Deuxième chantier, la formation des maîtres. Mieux vaut-il devenir professeur avec un concours fondé sur un enseignement théorique à bac+5 ou avec un bac+3 suivi d’une vraie formation rémunérée pendant deux ans ? Universitaires et pédagogues plaident pour un retour à un encadrement prolongé du futur enseignant et un lien direct avec le territoire dans lequel ils enseigneront. Certaines universités comme l’Université Jean Jaurès à Toulouse ont saisi cet enjeu territorial et projettent de décentraliser les filières des métiers de l’enseignement dans tous les départements de l’Académie de Toulouse.
Troisième chantier, la protection et la reconnaissance. En 2023 et 2024, Samuel Paty et Dominique Bernard sont morts, assassinés par des adeptes d’idéologies obscurantistes. Morts parce que profs. Morts pour avoir expliqué la liberté d’expression à leurs élèves En 2025, Caroline Grandjean, 42 ans, professeur des écoles dans le Cantal, s’est donné la mort après avoir été harcelée pour son orientation sexuelle. La République a failli dans la protection de celles et ceux qui transmettent le savoir, qui permettent aux jeunes de s’émanciper, qui au quotidien enseignent les valeurs de la République.

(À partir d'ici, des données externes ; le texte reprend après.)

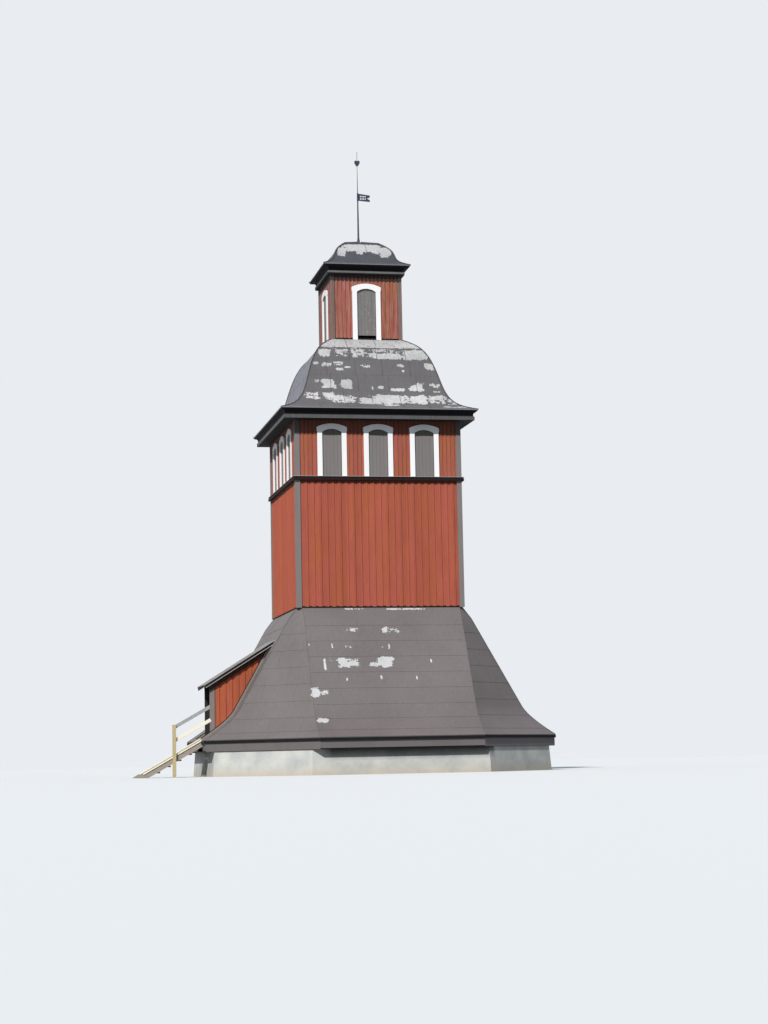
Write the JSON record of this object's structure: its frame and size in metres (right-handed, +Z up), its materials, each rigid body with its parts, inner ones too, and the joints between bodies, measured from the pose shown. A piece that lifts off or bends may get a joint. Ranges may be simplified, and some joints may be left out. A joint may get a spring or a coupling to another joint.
{
  "type": "wooden bell tower",
  "caption": "Free-standing wooden bell tower: square boarded shaft on an eight-sided flared skirt roof, shuttered belfry, bell-shaped roof, lantern and a turning vane.",
  "frame": {"origin": "on the tower's upright axis at ground level, in the plane of the plinth's underside", "axes": "+Z up, -Y out of the front, -X out of the side with the covered stair"},
  "size_m": [13.5766, 11.47, 21.217],
  "materials": {
    "render_plaster": "lime-washed render on masonry",
    "roof_sheet": "painted sheet metal, peeling",
    "grey_boards": "painted boards",
    "red_boards": "matt red paint on sawn boards",
    "white_trim": "painted boards",
    "dark_trim": "dark painted boards",
    "bare_timber": "bare timber, weathered",
    "wrought_iron": "dark painted iron"
  },
  "bodies": {
    "tower": {"belfry_back_wall": "red_boards", "belfry_casings": "white_trim", "belfry_cornice": "dark_trim", "belfry_floor": "bare_timber", "belfry_front_wall": "red_boards", "belfry_left_wall": "red_boards", "belfry_right_wall": "red_boards", "belfry_shutters": "grey_boards", "bell_roof_front_back": "roof_sheet", "bell_roof_sides": "roof_sheet", "cap_roof": "roof_sheet", "corner_boards": "grey_boards", "drip_band": "dark_trim", "entrance_floor": "bare_timber", "heart_finial": "wrought_iron", "lantern_casings": "white_trim", "lantern_corner_boards": "grey_boards", "lantern_cornice": "dark_trim", "lantern_floor": "bare_timber", "lantern_shutters": "grey_boards", "lantern_walls_front_back": "red_boards", "lantern_walls_sides": "red_boards", "plinth_corners": "render_plaster", "plinth_sides": "render_plaster", "shaft_back_wall": "red_boards", "shaft_front_wall": "red_boards", "shaft_left_wall": "red_boards", "shaft_right_wall": "red_boards", "sill_beam": "bare_timber", "skirt_back_slope": "roof_sheet", "skirt_corner_slopes": "roof_sheet", "skirt_eave_boards": "grey_boards", "skirt_front_slope": "roof_sheet", "skirt_left_slope_sides": "roof_sheet", "skirt_left_slope_top": "roof_sheet", "skirt_right_slope": "roof_sheet", "spire_rod": "wrought_iron", "stair_cover_roof": "roof_sheet", "stair_cover_trim": "grey_boards", "stair_cover_walls": "red_boards", "stair_newel": "bare_timber", "stair_rails": "bare_timber", "stair_stringers": "bare_timber", "stair_treads": "bare_timber"},
    "vane": {"vane": "wrought_iron"}
  },
  "joints": [
    {"name": "vane_turn", "type": "hinge", "parent": "tower", "child": "vane", "pos_m": [0, 0, 19.615], "axis": [0, 0, 1], "continuous": true}
  ]
}
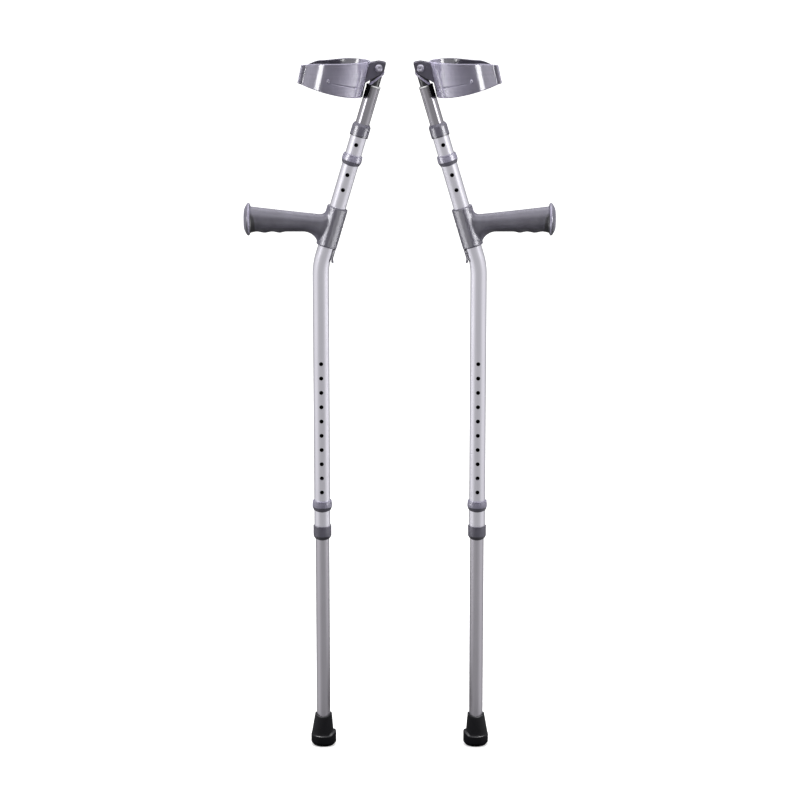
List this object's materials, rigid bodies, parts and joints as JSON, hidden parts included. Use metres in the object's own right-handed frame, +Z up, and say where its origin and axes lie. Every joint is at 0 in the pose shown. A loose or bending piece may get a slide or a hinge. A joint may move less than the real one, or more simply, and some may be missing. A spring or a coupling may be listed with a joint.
{
  "type": "pair of forearm crutches",
  "caption": "Pair of height-adjustable forearm crutches with bent tubes, moulded handles, swivelling open cuffs and rubber feet.",
  "frame": {"origin": "on the floor, midway between the two crutches, on the plane through both tubes", "axes": "+Z up along the crutches, +X from the left crutch to the right one as pictured, +Y away from the viewer; the handles point outwards along X"},
  "size_m": [0.4196, 0.0987, 0.9566],
  "materials": {
    "tube": "anodised, satin sheen",
    "satin": "anodised, darker satin",
    "fitting": "moulded, semi-matt",
    "grip": "moulded, semi-matt",
    "cuff": "moulded, semi-gloss",
    "dark": "moulded nylon",
    "rubber": "moulded, matt",
    "steel": "plated"
  },
  "bodies": {
    "left_frame": {"left_outer_tube": "tube", "left_leg_collar": "fitting", "left_forearm_collar": "fitting", "left_handle": "grip", "left_handle_core": "tube", "left_handle_end_plug": "dark", "left_handle_screw": "steel"},
    "left_leg": {"left_leg_tube": "satin", "left_leg_tube_bush": "fitting", "left_ferrule": "rubber", "left_ferrule_washer": "steel"},
    "left_leg_clip": {"left_leg_clip": "fitting"},
    "left_forearm": {"left_forearm_tube": "satin", "left_forearm_tube_bush": "fitting", "left_cuff_plug": "dark"},
    "left_forearm_clip": {"left_forearm_clip": "fitting"},
    "left_cuff": {"left_cuff": "cuff", "left_cuff_bracket": "dark", "left_cuff_rivet": "steel", "left_cuff_rivet_washer": "steel", "left_cuff_screw_upper": "steel", "left_cuff_screw_lower": "steel"},
    "right_frame": {"right_outer_tube": "tube", "right_leg_collar": "fitting", "right_forearm_collar": "fitting", "right_handle": "grip", "right_handle_core": "tube", "right_handle_end_plug": "dark", "right_handle_screw": "steel"},
    "right_leg": {"right_leg_tube": "satin", "right_leg_tube_bush": "fitting", "right_ferrule": "rubber", "right_ferrule_washer": "steel"},
    "right_leg_clip": {"right_leg_clip": "fitting"},
    "right_forearm": {"right_forearm_tube": "satin", "right_forearm_tube_bush": "fitting", "right_cuff_plug": "dark"},
    "right_forearm_clip": {"right_forearm_clip": "fitting"},
    "right_cuff": {"right_cuff": "cuff", "right_cuff_bracket": "dark", "right_cuff_rivet": "steel", "right_cuff_rivet_washer": "steel", "right_cuff_screw_upper": "steel", "right_cuff_screw_lower": "steel"}
  },
  "joints": [
    {"name": "left_leg_slide", "type": "slide", "parent": "left_frame", "child": "left_leg", "axis": [0, 0, 1], "range_m": [0, 0.2]},
    {"name": "left_forearm_slide", "type": "slide", "parent": "left_frame", "child": "left_forearm", "axis": [0.2857, 0, 0.9583], "range_m": [-0.0325, 0.021]},
    {"name": "left_cuff_swivel", "type": "hinge", "parent": "left_forearm", "child": "left_cuff", "pos_m": [-0.02764, 0, 0.94736], "axis": [0, 1, 0], "range_deg": [0, 50]},
    {"name": "left_leg_clip_pull", "type": "slide", "parent": "left_leg", "child": "left_leg_clip", "axis": [0, -1, 0], "range_m": [0, 0.0045], "deforming": ["left_leg_clip"]},
    {"name": "left_forearm_clip_pull", "type": "slide", "parent": "left_forearm", "child": "left_forearm_clip", "axis": [0, -1, 0], "range_m": [0, 0.0045], "deforming": ["left_forearm_clip"]},
    {"name": "right_leg_slide", "type": "slide", "parent": "right_frame", "child": "right_leg", "axis": [0, 0, 1], "range_m": [0, 0.2]},
    {"name": "right_forearm_slide", "type": "slide", "parent": "right_frame", "child": "right_forearm", "axis": [-0.2857, 0, 0.9583], "range_m": [-0.0325, 0.021]},
    {"name": "right_cuff_swivel", "type": "hinge", "parent": "right_forearm", "child": "right_cuff", "pos_m": [0.02764, 0, 0.94736], "axis": [0, -1, 0], "range_deg": [0, 50]},
    {"name": "right_leg_clip_pull", "type": "slide", "parent": "right_leg", "child": "right_leg_clip", "axis": [0, -1, 0], "range_m": [0, 0.0045], "deforming": ["right_leg_clip"]},
    {"name": "right_forearm_clip_pull", "type": "slide", "parent": "right_forearm", "child": "right_forearm_clip", "axis": [0, -1, 0], "range_m": [0, 0.0045], "deforming": ["right_forearm_clip"]},
    {"name": "right_crutch_lift", "type": "slide", "parent": "left_frame", "child": "right_frame", "axis": [0, 0, 1], "range_m": [0, 0.3]}
  ]
}
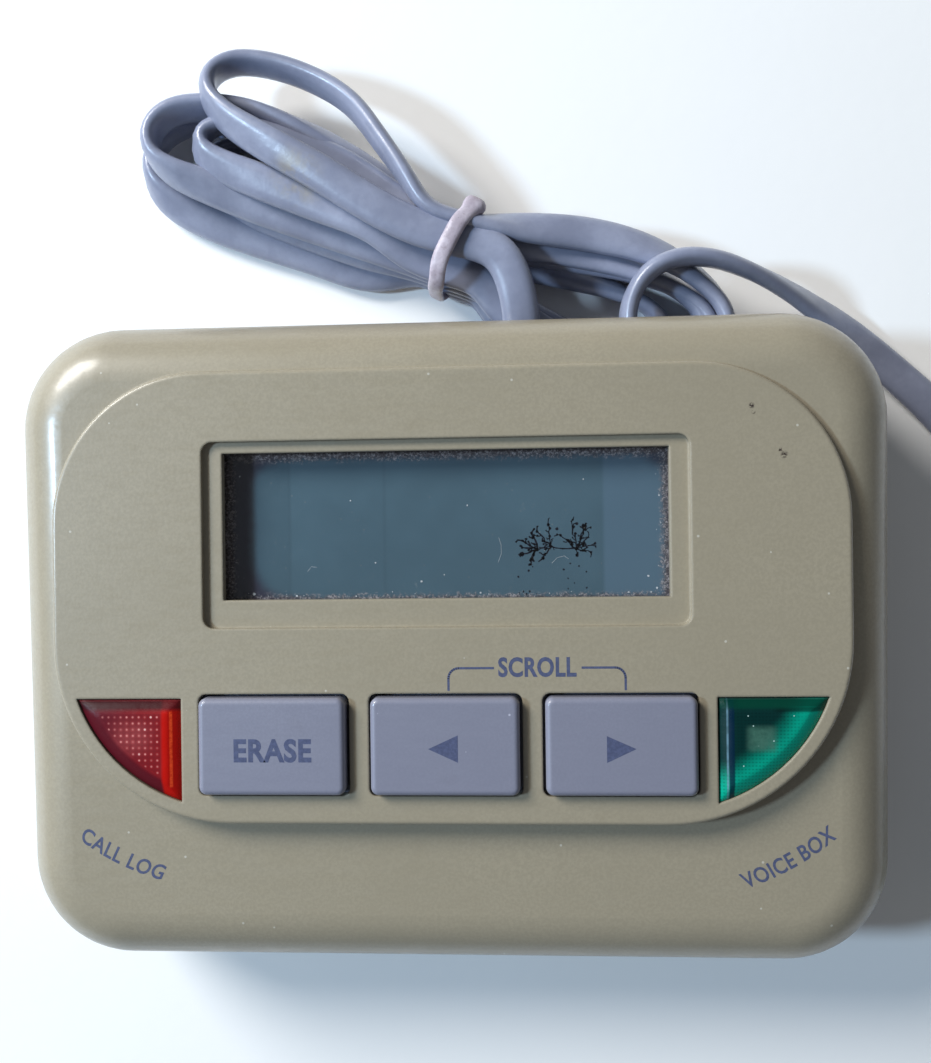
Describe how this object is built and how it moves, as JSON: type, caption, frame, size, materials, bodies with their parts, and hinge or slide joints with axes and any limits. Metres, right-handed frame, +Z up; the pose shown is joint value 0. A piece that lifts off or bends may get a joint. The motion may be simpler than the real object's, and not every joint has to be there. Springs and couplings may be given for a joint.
{
  "type": "caller display unit",
  "caption": "Desk box that shows who is calling: liquid-crystal window, push keys, red and green message lamps, telephone line sockets and a flat line cord in a tied hank.",
  "frame": {"origin": "on the table surface, under the middle of the housing", "axes": "+X to the reader's right, +Y to the rear, where the sockets and the cord are, +Z up out of the display"},
  "size_m": [0.1385, 0.1253, 0.027],
  "materials": {
    "housing": "moulded ABS, fine texture, satin",
    "key": "moulded, satin, printed legend",
    "window": "clear acrylic, polished",
    "lcd_glass": "liquid-crystal cell with reflective back",
    "black_plastic": "moulded, matt",
    "connector": "layered silicone strip",
    "red_lens": "translucent red, prism pattern underneath",
    "green_lens": "translucent green, prism pattern underneath",
    "led_red": "clear-tinted epoxy",
    "led_green": "clear-tinted epoxy",
    "silicone": "translucent silicone",
    "board": "green solder mask",
    "chip": "black moulding compound",
    "steel": "zinc or nickel plated",
    "capacitor": "printed sleeve",
    "white_plastic": "moulded",
    "jack_plastic": "moulded ivory",
    "contact": "gold flash",
    "cell": "printed sleeve",
    "lead": "PVC insulation",
    "foot": "matt",
    "plug_plastic": "clear polycarbonate",
    "cord": "glossy PVC sheath, silver grey",
    "tie": "matt band"
  },
  "bodies": {
    "case": {"upper_housing": "housing", "lower_housing": "housing", "lcd_window": "window", "lcd_holder": "black_plastic", "lcd_glass": "lcd_glass", "lcd_connector": "connector", "red_lamp_lens": "red_lens", "green_lamp_lens": "green_lens", "red_led": "led_red", "green_led": "led_green", "erase_dome": "silicone", "back_dome": "silicone", "forward_dome": "silicone", "main_board": "board", "controller_chip": "chip", "crystal": "steel", "bulk_capacitor": "capacitor", "bridge_rectifier": "chip", "optocoupler": "white_plastic", "line_jack": "jack_plastic", "phone_jack": "jack_plastic", "phone_jack_contacts": "contact", "battery_cell_1": "cell", "battery_cell_2": "cell", "battery_cell_3": "cell", "battery_cell_4": "cell", "battery_springs": "steel", "battery_plates": "steel", "battery_leads": "lead", "case_screws": "steel", "board_screws": "steel", "rubber_feet": "foot", "line_plug_a": "plug_plastic", "line_cord_a": "cord", "cord_hank": "cord", "cord_tie": "tie", "cord_loose_turn": "cord", "line_cord_b": "cord", "line_plug_b": "plug_plastic"},
    "erase_key": {"erase_key": "key"},
    "back_key": {"back_key": "key"},
    "forward_key": {"forward_key": "key"},
    "battery_door": {"battery_door": "housing"}
  },
  "joints": [
    {"name": "erase_key_press", "type": "slide", "parent": "case", "child": "erase_key", "axis": [0, 0, -1], "range_m": [0, 0.0012], "stiffness_N_per_m": 600, "springref_m": -0.0005, "deforming": ["erase_dome"]},
    {"name": "back_key_press", "type": "slide", "parent": "case", "child": "back_key", "axis": [0, 0, -1], "range_m": [0, 0.0012], "stiffness_N_per_m": 600, "springref_m": -0.0005, "deforming": ["back_dome"]},
    {"name": "forward_key_press", "type": "slide", "parent": "case", "child": "forward_key", "axis": [0, 0, -1], "range_m": [0, 0.0012], "stiffness_N_per_m": 600, "springref_m": -0.0005, "deforming": ["forward_dome"]},
    {"name": "battery_door_slide", "type": "slide", "parent": "case", "child": "battery_door", "axis": [-1, 0, 0], "range_m": [0, 0.01]}
  ]
}
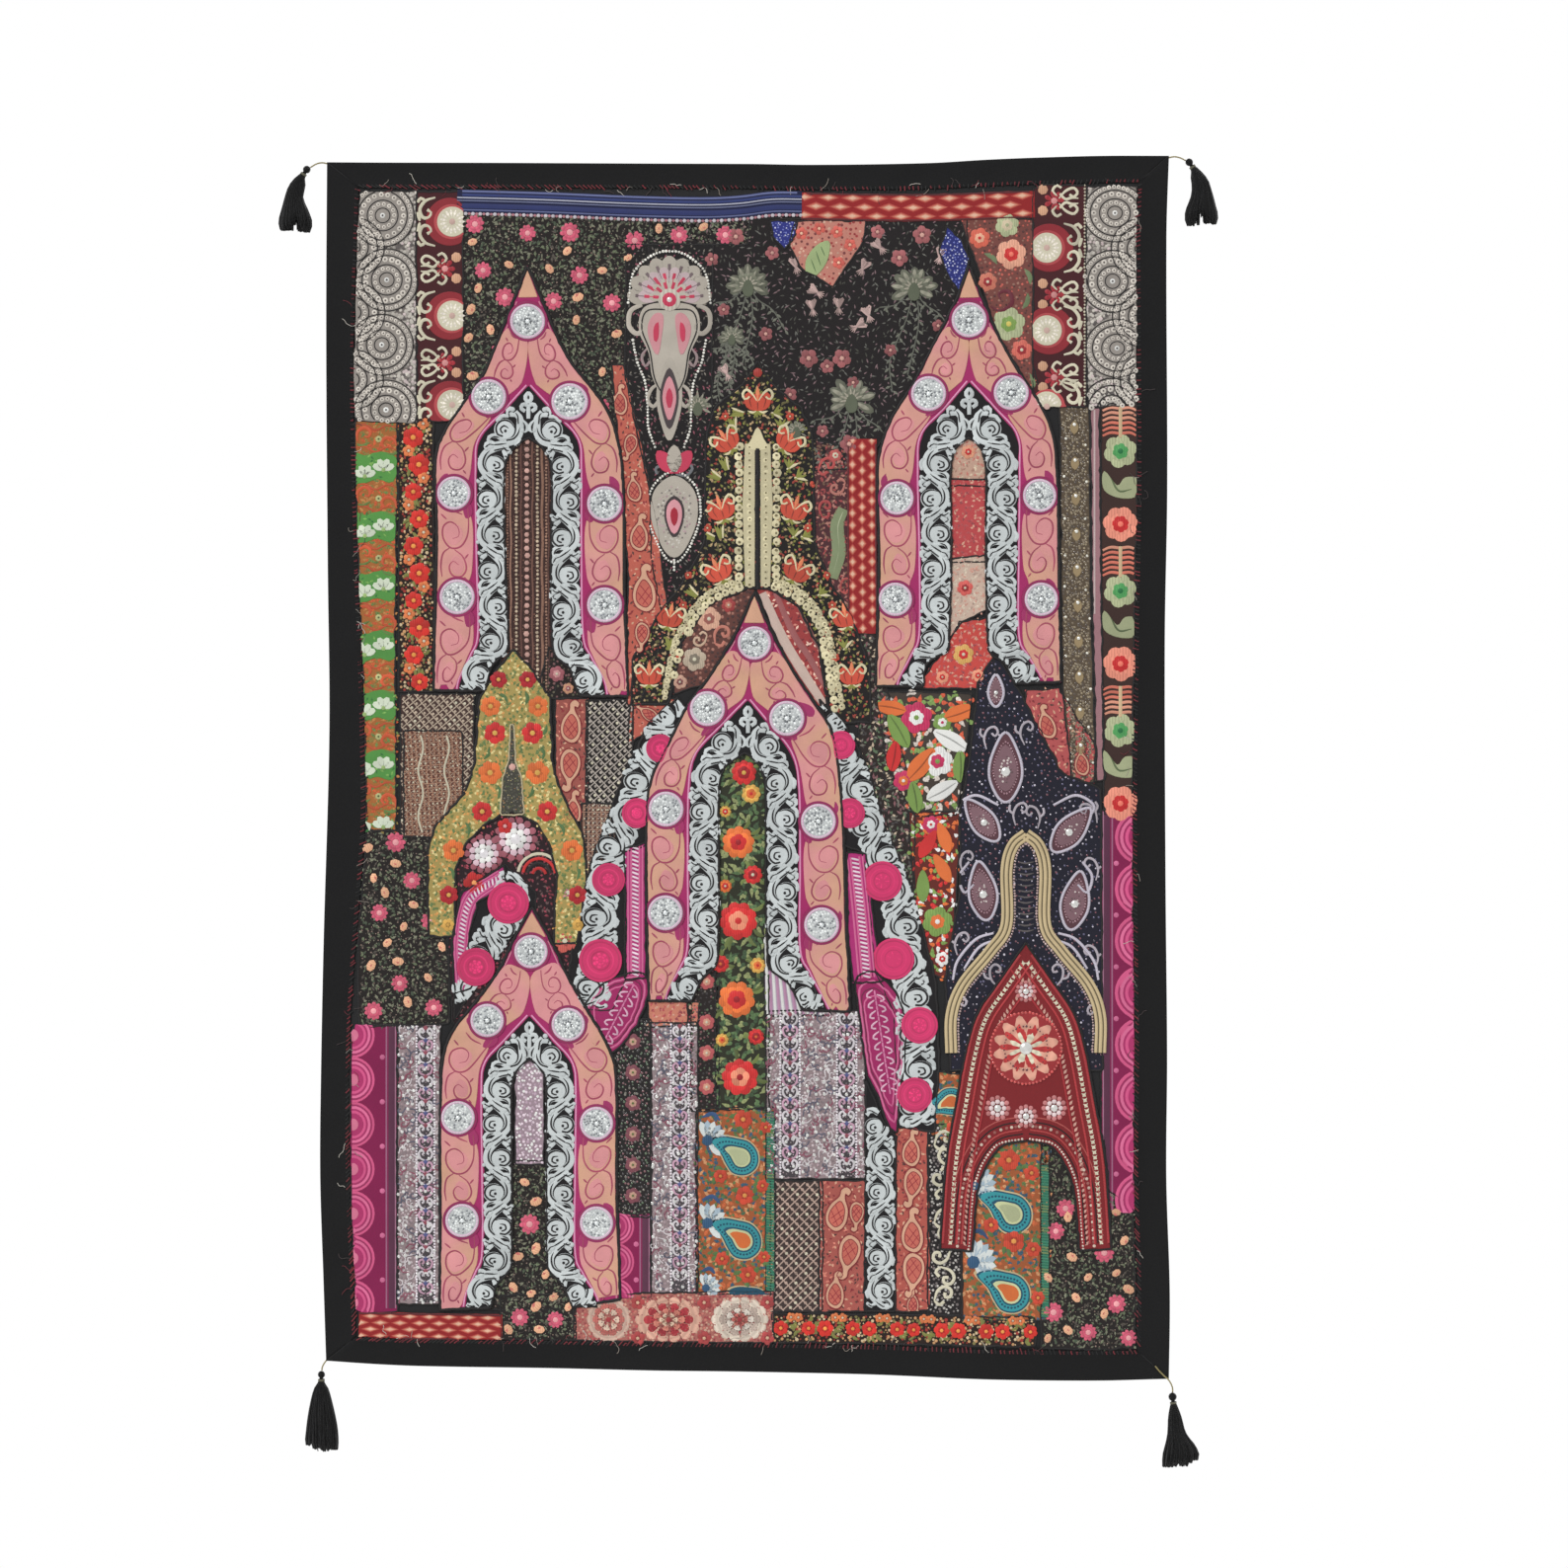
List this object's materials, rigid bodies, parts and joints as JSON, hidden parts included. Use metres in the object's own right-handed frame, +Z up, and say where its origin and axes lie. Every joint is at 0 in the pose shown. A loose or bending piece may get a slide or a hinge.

Être professeur, c’est déjà faire l’expérience d’une grande solitude : chaque jour, on franchit la porte de sa classe seul, face aux élèves. Aujourd’hui, trop de professeurs se sentent isolés, trop de jeunes motivés renoncent à ce métier. Qui aurait envie d’exercer ce métier quand l’institution ne reconnait pas la valeur de son travail, ne lui donne pas les clés pour s’épanouir dans son métier, ne le met pas à l’abri des dérives de nos sociétés ?
Demain l’école doit redevenir la priorité de l’action politique. Pour que chaque élève trouve devant lui des enseignants formés, motivés, rémunérés à la hauteur de nos engagements.